§ **Aim**
For each line below that contains the string "three", copy that line.
==== Supplied material ====
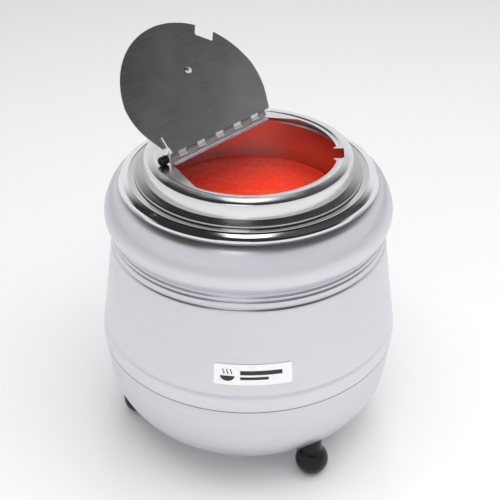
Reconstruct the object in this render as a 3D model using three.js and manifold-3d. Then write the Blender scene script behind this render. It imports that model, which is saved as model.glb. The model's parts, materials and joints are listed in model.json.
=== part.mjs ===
// Electric wet-heat soup kettle, ten litres, with a hinged half lid.
// Units are millimetres, +Z is up, and the kettle stands on Z = 0 with its axis on X = Y = 0.
import * as THREE from 'three';
import { mergeVertices } from 'three/addons/utils/BufferGeometryUtils.js';
import Module from 'manifold-3d';

const wasm = await Module();
wasm.setup();

// ---------- driving dimensions ----------
const SEGMENTS = 36;            // facets round every large spun part
const GAP = 0.3;                // running clearance between neighbours
const SHEET = 0.9;              // outer casing sheet
const LINER = 0.7;              // pot and water well sheet

const NECK_Z = 284;             // narrowest height of the casing, under the shoulder
const BELLY_R = 177.6;          // widest radius, just above the seam
const SEAM_Z = 140;             // lower edge of the casing, where the base pan starts
const BASE_Z = 39;              // flat bottom of the base pan
const GROOVES = [283, 277.5, 268.5];
const GROOVE_DEPTH = 1.6;
const GROOVE_HALF = 2.3;

const WELL_R = 126.3;           // water well wall, outside
const WELL_BOTTOM = 99.5;
const WELL_FLANGE_Z = 349.6;
const POT_R = 113.6;            // pot wall, inside
const POT_BOTTOM = 118;
const POT_FLANGE_Z = 354.6;

const LID_R = 120;              // foot of the lid ring's skirt
const PLATE_Z = 373.6;          // top of the lid ring's flat plate
const MOUTH_R = 100.5;          // opening in the plate
// Straight cheeks at the hinge: half width at the hinge, and how far across they meet the round edge.
const MOUTH_CHEEKS = { right: [80, 32], left: [79.5, 58] };
const FLAP_CHEEKS = { right: [86, 41], left: [78, 48] };

const HINGE_ANGLE = 138;        // direction of the hinge line from the axis, degrees
const HINGE_OFFSET = 44;        // distance of the hinge line from the axis
const HINGE_HALF = 78;
const HINGE_UP = 4.2;           // hinge axis above the plate
const KNUCKLE_R = 1.9;
const KNUCKLE_BORE = 1.2;
const PIN_R = 0.9;
const SLOT_PITCH = 30;          // the lid ring's knuckles sit in slots of the flap
const SLOT_COUNT = 5;
const SLOT_LENGTH = 12;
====
§ **Full answer**
Reconstruct the object in this render as a 3D model using three.js and manifold-3d. Then write the Blender scene script behind this render. It imports that model, which is saved as model.glb. The model's parts, materials and joints are listed in model.json.
import * as THREE from 'three';
import { mergeVertices } from 'three/addons/utils/BufferGeometryUtils.js';